Ultimate Training Tip: Jumping
Jump. Jumping is a very important skill to have when it comes to ultimate. And when I say skill I'm not referring to the ability to jump high as much as knowing the technique to get off the ground. There are lot of ways to strengthen the muscles that improve your vertical but you'll have a lot more success catching the disc over your opponents if you have mastered the right jumping techniques as well.
When jumping think about how you jump. Focus on the upward thrust of the opposite leg to propel you. And think about how to transfer your running momentum in an upward direction (versus stopping to jump). The ability to transfer your momentum in a vertical direction is an excellent way to get more height without stressing your joints.
Instead of taking a long stride outward you want to lower yourself to the ground just before jumping and stride upwards. Use your lower back (always keeping your back straight) and your arms to help project in the right direction.
Practice: Have a partner throw you a disc over and over until you can master the jumping technique in connection with catching the disc.
Ultimate Training Tip (video): Catching a disc that has a lot of spin (by Ultimate Rob)
"Instead of catching the disc with your inside hand (so the disc is spinning out of your hand), it’s best to catch with your outside hand (so the disc is spinning into your hand)." (ultimaterob.com)
Ultimate Training Tip: Reading the disc
If you're playing deep and a huck is coming your way you probably already know that where the disc is and where the disc is going can have little corelation. This is where reading the disc becomes very important.
What does it mean to "read" a disc? "A very basic definition is that “reading” the disc means that you will be able to know where the disc is going based on how the disc looks in the air." (UltimateRob.com)
You can see a disc that is leaning left will fall left and a disc that is leaning hard right will fall right...many a time. But by how much or when to know the exception to that rule will be determined by how much you practice reading the disc. Factors that play a role in which way the disc will go include: tilt of the disc, handedness of the thrower, spin direction (was it backhanded, forehanded, etc.), height of the disc, distance the disc was thrown, power, and wind. Again, the best way to read a disc and know where it's going to land (or be caught) is simply by practicing catching throws.

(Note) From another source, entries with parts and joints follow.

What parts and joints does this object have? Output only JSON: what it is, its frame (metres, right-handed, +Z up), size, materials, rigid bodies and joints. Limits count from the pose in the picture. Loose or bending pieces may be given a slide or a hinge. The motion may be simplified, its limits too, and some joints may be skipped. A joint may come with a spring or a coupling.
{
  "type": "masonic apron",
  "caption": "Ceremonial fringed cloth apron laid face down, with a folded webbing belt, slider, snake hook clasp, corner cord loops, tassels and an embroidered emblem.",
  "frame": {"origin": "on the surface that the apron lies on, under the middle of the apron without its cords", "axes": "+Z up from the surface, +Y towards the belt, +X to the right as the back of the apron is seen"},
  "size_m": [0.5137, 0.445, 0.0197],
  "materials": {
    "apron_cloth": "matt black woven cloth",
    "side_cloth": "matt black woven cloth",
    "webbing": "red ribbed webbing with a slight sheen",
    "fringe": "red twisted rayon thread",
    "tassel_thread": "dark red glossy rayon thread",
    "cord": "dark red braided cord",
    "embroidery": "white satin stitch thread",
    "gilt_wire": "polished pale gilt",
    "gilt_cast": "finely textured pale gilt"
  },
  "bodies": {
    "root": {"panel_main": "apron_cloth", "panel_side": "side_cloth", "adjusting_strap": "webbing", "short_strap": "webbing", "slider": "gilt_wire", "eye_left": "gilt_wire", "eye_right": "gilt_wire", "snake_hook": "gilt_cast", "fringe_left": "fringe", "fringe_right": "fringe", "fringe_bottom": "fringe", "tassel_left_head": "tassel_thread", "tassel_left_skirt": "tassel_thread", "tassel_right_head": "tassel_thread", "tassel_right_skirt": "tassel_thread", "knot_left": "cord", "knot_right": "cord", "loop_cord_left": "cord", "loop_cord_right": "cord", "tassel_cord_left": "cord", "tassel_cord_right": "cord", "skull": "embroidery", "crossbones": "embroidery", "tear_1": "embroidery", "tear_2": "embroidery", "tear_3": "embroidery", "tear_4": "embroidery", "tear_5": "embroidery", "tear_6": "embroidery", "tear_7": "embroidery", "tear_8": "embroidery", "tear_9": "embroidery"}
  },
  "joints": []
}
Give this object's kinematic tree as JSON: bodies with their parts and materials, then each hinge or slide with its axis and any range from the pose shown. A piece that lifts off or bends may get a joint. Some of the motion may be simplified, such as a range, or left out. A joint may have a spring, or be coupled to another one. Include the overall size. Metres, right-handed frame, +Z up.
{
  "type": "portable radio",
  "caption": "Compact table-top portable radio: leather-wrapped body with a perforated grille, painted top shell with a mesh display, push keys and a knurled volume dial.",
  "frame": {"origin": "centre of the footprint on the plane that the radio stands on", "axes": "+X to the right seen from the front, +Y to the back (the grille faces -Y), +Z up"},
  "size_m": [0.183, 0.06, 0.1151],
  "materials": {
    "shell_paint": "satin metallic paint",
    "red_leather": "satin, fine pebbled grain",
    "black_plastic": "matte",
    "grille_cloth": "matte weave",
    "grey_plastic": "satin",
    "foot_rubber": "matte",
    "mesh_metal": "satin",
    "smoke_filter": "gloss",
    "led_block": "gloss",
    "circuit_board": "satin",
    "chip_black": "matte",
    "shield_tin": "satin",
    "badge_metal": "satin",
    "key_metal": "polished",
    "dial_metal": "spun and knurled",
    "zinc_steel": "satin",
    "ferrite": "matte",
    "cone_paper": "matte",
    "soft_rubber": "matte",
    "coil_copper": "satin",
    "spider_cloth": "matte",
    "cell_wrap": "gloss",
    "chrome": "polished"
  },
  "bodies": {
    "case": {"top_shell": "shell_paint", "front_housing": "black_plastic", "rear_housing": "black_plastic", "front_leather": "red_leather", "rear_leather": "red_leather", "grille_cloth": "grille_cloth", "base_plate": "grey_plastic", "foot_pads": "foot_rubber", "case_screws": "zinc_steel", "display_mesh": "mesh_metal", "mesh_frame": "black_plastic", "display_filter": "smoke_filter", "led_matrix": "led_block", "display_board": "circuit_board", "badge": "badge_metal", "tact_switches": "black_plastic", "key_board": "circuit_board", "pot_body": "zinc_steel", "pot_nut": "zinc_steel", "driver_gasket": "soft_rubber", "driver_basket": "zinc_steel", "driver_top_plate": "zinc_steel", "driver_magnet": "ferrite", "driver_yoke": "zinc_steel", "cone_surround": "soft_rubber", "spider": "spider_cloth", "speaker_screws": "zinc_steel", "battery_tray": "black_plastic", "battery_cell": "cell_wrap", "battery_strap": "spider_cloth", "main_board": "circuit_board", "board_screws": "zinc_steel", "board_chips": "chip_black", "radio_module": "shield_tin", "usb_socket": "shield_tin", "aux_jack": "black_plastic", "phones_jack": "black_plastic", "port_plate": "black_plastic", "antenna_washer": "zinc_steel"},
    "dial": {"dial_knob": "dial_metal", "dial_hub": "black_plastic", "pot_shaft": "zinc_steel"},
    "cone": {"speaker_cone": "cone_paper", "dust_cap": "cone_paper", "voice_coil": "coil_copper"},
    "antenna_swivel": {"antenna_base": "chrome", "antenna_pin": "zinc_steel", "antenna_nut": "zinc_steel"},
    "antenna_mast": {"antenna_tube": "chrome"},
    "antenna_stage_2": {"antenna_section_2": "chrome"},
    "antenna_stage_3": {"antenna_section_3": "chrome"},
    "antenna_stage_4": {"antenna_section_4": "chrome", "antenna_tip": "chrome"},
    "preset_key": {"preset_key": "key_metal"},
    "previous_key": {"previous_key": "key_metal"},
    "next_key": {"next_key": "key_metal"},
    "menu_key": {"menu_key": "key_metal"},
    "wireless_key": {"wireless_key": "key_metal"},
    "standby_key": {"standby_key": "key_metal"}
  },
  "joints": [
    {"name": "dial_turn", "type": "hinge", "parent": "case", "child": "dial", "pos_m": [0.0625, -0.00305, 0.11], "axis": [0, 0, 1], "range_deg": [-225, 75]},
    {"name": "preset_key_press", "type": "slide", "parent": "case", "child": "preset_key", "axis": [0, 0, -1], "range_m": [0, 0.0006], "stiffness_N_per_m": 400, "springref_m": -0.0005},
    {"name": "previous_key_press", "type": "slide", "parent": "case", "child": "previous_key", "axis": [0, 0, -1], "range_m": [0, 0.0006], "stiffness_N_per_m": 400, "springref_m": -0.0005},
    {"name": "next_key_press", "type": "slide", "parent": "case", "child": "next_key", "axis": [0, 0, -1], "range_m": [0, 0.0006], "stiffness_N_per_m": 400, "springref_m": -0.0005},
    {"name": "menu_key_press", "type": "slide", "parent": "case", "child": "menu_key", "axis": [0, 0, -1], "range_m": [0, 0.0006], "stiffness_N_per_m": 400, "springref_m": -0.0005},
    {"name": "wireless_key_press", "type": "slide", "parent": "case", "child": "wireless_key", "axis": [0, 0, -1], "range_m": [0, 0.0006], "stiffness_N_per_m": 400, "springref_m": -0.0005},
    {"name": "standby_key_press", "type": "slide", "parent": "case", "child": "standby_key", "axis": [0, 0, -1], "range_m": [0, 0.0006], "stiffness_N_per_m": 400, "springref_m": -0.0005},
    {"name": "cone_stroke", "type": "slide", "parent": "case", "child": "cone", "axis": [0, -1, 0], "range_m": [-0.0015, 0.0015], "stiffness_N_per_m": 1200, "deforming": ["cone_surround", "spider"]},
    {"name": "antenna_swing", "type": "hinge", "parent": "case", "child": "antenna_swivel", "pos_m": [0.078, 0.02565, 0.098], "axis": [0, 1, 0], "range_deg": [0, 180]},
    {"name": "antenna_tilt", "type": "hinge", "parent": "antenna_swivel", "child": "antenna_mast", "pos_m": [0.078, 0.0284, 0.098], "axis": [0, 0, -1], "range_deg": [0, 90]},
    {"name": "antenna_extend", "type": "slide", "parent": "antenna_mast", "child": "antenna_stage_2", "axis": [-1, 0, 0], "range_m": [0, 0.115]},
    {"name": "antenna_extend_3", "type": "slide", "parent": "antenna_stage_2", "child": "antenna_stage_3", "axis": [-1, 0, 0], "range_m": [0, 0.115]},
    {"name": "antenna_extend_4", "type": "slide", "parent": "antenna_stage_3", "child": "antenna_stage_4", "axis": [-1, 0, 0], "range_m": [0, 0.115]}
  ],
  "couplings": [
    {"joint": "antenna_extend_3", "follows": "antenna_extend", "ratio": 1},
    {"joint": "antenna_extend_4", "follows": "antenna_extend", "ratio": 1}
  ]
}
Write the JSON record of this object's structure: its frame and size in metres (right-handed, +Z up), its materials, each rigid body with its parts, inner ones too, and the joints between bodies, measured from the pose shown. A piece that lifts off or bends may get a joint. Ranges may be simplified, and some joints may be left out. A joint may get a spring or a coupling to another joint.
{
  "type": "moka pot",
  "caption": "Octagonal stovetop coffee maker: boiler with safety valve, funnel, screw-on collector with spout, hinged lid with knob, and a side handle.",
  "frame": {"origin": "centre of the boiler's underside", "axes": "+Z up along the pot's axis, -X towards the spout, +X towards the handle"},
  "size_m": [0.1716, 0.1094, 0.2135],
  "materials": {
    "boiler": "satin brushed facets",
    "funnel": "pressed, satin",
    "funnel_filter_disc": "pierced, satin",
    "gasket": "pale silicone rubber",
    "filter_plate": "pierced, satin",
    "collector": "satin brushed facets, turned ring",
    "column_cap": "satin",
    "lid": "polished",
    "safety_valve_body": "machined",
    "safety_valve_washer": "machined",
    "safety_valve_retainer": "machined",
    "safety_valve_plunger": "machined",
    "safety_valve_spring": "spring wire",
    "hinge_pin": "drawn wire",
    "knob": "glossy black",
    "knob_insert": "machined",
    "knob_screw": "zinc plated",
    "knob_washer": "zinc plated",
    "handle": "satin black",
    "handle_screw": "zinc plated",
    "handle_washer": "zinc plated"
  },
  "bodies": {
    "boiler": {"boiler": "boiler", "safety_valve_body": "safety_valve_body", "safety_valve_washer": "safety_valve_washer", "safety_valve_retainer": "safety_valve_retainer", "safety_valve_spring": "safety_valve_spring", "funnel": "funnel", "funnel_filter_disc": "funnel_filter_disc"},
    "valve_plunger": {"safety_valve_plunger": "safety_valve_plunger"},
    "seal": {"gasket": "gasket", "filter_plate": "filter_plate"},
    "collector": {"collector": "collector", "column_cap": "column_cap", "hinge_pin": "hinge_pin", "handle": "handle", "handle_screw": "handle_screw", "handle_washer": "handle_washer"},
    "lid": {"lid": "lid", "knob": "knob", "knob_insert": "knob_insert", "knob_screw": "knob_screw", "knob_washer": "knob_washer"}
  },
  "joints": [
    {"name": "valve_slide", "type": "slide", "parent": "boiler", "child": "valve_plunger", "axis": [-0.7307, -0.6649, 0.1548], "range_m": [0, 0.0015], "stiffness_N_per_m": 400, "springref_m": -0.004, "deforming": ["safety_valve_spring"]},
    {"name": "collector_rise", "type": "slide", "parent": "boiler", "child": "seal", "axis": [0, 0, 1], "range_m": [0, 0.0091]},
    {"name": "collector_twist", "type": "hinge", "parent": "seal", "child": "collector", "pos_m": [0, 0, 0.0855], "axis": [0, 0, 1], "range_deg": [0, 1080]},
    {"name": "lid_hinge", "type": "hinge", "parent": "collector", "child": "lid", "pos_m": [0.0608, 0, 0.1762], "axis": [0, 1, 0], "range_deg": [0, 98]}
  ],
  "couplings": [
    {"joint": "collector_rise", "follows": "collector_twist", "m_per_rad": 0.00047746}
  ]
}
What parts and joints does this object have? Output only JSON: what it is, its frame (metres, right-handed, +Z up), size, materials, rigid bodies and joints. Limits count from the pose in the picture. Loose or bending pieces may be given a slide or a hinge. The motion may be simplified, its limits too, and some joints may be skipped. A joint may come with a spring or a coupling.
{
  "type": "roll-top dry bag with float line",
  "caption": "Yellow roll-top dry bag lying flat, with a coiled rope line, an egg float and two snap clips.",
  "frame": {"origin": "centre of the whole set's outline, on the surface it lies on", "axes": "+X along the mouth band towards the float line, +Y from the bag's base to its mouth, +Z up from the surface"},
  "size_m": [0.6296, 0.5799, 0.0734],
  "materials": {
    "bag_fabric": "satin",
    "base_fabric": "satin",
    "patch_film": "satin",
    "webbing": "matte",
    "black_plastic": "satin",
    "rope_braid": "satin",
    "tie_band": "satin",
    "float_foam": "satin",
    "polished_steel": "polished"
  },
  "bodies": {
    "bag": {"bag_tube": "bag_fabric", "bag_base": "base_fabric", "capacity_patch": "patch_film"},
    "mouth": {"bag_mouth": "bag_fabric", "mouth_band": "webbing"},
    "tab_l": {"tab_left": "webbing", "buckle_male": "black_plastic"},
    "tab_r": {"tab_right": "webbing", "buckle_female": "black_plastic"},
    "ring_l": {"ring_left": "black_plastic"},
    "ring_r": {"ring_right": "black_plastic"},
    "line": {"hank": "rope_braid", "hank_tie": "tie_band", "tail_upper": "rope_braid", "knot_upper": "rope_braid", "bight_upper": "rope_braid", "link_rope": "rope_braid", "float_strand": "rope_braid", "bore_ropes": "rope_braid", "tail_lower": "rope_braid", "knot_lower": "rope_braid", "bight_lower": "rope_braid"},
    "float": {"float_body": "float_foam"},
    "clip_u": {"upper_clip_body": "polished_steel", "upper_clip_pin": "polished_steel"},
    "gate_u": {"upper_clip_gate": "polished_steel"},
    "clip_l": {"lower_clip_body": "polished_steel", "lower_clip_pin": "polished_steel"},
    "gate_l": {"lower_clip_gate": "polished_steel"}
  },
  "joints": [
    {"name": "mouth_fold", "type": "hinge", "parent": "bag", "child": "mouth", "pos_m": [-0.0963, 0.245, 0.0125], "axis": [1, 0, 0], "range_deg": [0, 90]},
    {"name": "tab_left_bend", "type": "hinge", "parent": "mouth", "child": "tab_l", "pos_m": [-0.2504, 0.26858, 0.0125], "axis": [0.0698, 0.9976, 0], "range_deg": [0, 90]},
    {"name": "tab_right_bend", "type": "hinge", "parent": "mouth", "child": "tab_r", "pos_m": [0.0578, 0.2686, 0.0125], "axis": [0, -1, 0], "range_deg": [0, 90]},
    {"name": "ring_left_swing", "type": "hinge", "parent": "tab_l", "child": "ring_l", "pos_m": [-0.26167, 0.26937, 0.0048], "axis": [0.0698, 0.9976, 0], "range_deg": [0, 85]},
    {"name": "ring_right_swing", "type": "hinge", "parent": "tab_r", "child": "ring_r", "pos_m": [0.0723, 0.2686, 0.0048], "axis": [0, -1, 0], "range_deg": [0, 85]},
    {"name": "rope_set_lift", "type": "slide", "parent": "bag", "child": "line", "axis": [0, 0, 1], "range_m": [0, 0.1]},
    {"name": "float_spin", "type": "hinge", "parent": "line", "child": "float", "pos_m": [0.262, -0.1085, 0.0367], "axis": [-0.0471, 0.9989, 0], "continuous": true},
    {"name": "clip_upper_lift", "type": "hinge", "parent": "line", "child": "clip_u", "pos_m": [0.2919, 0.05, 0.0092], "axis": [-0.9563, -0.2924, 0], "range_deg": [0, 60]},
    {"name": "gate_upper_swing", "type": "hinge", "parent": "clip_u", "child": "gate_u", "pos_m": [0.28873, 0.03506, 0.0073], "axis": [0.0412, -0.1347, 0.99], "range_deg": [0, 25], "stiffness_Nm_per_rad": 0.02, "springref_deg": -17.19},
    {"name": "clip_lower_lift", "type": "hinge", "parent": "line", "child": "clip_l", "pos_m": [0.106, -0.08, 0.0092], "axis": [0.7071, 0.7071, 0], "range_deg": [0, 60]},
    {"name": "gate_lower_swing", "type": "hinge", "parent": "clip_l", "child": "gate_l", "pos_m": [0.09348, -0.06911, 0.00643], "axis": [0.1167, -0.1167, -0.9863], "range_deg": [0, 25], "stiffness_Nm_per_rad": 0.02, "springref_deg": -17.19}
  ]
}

Keep in mind that wind will always play some sort of factor in the flight pattern. Even if the disc is thrown straight into or WITH the wind.
Ultimate Training Tip: How to Layout
This can be debated quite a bit. But in the end the best method is to not over think it. Let it feel natural and go for it. Focus on the disc. If you are scared don't do it. You'll hesitate and half a layout will quickly get you hurt.